▶ What is expected
Using the material below, work out how many lines contain the word "last". Reply with the number and nothing more.

--- start Data block ---

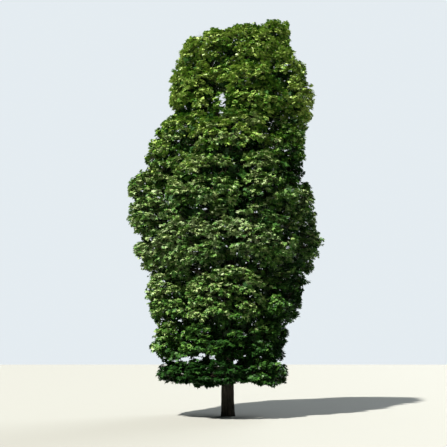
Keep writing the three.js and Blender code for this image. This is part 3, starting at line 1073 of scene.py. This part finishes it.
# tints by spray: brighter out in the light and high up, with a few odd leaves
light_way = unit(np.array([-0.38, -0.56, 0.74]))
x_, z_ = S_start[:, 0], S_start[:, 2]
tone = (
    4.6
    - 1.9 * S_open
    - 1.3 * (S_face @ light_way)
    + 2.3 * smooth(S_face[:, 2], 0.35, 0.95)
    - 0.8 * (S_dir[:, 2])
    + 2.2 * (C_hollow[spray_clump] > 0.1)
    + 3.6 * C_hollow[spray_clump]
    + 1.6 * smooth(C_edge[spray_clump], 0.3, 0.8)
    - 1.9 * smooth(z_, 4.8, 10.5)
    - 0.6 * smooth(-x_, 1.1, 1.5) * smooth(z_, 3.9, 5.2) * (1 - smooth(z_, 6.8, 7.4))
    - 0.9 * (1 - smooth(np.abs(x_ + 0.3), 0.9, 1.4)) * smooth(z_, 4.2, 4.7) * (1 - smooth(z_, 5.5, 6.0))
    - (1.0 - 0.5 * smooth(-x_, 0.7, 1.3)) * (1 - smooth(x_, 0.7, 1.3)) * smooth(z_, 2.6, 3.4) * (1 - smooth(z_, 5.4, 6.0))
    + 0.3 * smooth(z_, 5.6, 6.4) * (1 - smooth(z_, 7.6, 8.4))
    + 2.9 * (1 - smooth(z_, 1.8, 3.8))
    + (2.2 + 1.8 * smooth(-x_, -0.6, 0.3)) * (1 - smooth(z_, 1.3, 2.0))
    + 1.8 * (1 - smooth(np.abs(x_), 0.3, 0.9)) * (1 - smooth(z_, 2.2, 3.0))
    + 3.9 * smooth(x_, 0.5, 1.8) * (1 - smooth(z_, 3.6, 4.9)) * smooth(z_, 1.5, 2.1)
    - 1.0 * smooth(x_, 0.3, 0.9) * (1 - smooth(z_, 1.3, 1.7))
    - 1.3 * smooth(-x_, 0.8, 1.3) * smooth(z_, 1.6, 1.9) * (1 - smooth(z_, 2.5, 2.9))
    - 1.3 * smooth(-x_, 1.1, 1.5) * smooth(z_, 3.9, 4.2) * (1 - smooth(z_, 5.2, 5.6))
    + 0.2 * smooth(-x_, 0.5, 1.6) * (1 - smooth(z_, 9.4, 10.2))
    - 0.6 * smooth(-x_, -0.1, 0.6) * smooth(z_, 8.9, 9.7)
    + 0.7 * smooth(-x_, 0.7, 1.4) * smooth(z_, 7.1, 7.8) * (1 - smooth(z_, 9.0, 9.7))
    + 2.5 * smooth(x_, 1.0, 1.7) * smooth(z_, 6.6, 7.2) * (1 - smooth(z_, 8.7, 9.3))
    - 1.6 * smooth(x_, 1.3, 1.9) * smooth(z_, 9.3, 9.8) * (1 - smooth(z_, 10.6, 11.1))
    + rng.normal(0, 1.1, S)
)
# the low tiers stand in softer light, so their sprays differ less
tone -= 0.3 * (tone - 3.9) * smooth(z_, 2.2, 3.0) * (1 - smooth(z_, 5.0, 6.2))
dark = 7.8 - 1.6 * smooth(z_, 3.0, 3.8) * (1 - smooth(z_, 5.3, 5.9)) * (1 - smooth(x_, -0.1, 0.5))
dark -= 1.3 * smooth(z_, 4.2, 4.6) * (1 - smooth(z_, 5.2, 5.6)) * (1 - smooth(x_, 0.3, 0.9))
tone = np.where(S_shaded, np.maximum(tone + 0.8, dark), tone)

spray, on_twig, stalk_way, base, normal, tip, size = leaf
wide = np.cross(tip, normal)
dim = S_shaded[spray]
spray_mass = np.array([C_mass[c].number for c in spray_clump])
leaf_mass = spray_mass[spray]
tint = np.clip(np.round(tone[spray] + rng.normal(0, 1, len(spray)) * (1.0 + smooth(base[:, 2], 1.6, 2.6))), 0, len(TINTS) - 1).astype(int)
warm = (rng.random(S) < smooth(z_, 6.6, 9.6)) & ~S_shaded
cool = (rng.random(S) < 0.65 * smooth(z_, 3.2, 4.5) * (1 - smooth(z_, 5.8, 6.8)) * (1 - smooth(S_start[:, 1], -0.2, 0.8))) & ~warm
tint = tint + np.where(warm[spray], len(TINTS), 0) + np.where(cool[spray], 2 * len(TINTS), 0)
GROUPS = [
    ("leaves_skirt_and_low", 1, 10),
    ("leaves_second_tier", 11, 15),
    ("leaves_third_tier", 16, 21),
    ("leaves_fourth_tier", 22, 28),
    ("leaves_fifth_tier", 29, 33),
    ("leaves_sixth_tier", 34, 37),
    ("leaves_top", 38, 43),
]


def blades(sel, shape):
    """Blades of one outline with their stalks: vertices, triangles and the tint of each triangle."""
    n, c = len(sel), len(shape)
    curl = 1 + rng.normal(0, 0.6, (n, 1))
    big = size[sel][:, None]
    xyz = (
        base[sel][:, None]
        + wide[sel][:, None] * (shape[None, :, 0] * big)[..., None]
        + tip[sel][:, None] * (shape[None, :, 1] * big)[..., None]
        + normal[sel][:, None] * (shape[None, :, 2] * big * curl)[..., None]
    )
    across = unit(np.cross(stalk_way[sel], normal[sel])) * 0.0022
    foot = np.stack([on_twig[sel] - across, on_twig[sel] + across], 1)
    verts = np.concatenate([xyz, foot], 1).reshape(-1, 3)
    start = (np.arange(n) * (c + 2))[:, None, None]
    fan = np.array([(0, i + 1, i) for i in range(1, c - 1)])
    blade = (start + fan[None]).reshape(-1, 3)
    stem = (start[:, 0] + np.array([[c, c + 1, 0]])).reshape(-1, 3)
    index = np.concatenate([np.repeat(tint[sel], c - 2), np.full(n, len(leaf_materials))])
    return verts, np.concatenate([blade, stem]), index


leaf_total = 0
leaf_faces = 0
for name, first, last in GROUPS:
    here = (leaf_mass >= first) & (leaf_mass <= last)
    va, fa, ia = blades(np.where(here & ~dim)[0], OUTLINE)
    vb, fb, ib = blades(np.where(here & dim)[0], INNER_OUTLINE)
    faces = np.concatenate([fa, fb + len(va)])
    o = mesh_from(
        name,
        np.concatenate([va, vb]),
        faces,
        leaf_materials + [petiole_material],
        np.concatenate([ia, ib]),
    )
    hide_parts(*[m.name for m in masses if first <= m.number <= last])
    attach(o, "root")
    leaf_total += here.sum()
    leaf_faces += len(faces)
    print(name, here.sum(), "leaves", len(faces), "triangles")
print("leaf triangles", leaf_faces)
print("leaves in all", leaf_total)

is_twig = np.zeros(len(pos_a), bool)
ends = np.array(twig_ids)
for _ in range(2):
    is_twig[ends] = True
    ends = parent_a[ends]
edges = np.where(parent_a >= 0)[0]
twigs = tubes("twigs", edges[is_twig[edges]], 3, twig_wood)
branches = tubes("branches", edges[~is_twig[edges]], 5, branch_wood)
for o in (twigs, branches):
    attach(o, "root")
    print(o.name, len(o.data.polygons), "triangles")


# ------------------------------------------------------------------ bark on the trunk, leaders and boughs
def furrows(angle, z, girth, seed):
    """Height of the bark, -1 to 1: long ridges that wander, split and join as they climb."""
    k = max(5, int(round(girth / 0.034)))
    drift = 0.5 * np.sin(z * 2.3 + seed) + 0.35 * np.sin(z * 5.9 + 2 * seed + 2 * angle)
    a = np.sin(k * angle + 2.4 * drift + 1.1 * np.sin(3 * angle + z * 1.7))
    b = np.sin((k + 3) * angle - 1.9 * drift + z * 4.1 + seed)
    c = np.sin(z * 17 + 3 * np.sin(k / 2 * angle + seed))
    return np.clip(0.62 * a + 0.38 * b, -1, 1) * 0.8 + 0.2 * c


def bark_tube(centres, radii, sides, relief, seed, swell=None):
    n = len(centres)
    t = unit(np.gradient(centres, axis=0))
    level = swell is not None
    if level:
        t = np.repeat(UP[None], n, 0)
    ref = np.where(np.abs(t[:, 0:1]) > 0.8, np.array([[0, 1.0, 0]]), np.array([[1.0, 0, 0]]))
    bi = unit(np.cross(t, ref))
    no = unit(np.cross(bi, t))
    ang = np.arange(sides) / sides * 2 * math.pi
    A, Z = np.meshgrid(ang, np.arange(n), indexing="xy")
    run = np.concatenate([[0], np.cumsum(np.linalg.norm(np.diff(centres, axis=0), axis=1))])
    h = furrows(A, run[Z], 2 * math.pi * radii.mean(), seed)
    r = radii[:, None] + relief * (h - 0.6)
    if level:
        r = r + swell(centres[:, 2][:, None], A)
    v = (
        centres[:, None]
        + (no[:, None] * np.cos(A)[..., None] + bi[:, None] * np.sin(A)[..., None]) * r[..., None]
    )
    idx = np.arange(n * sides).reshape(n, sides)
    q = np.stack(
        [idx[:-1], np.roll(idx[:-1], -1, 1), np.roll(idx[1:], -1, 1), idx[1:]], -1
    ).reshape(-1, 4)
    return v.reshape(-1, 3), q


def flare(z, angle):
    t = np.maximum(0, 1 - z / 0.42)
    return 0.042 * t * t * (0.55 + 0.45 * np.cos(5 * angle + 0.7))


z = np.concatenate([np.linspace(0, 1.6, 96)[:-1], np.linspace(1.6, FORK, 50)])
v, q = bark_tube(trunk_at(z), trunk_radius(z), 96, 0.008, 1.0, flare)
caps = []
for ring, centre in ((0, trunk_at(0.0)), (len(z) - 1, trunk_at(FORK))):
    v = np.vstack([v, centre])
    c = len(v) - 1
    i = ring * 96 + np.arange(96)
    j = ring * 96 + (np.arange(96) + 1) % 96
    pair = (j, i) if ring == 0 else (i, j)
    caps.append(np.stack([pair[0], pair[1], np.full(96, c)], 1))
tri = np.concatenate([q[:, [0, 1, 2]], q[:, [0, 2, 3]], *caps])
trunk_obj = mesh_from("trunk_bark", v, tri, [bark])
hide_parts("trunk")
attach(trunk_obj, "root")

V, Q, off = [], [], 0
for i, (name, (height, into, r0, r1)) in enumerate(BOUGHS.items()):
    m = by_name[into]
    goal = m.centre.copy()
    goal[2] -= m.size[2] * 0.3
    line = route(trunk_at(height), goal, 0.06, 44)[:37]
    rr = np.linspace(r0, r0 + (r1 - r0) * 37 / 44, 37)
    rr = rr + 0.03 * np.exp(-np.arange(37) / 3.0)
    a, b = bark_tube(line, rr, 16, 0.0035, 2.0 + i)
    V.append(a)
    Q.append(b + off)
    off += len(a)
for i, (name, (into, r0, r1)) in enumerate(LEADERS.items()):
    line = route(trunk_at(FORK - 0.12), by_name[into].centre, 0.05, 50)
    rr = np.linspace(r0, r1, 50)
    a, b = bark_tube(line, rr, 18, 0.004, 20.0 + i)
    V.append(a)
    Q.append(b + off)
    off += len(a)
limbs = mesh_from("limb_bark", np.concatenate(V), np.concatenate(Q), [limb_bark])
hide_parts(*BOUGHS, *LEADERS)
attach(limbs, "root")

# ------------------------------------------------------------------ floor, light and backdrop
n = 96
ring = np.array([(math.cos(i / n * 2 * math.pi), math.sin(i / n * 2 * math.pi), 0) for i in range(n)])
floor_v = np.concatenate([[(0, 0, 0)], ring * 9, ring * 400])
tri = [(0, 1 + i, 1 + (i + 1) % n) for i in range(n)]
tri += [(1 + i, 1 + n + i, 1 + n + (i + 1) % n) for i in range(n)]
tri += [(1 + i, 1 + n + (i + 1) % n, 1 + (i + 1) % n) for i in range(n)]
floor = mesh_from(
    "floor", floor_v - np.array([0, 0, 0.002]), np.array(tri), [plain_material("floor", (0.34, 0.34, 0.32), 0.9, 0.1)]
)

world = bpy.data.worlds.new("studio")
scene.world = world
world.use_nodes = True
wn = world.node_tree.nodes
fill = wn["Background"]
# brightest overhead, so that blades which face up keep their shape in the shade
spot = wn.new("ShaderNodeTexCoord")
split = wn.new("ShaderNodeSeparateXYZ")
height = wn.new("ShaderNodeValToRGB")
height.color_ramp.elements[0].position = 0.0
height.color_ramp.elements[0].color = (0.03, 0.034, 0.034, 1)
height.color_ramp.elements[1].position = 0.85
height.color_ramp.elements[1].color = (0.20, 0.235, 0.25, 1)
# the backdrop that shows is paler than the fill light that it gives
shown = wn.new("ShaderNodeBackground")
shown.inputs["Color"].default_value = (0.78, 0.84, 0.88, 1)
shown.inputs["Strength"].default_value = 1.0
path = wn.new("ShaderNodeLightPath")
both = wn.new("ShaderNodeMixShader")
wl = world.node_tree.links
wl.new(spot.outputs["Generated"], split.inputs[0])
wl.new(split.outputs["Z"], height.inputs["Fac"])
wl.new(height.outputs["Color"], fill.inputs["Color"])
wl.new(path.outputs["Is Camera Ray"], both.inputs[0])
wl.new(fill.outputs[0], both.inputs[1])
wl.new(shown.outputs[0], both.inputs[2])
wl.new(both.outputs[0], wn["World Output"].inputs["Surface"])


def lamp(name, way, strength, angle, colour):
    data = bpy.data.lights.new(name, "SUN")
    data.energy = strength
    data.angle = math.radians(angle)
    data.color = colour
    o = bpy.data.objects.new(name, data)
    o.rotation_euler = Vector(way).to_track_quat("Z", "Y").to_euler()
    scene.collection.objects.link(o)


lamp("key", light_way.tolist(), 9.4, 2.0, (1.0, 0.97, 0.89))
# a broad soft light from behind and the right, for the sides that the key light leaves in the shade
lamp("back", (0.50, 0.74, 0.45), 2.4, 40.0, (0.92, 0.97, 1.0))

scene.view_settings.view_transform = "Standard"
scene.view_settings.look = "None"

--- end Data block ---

▶ Worked solution
3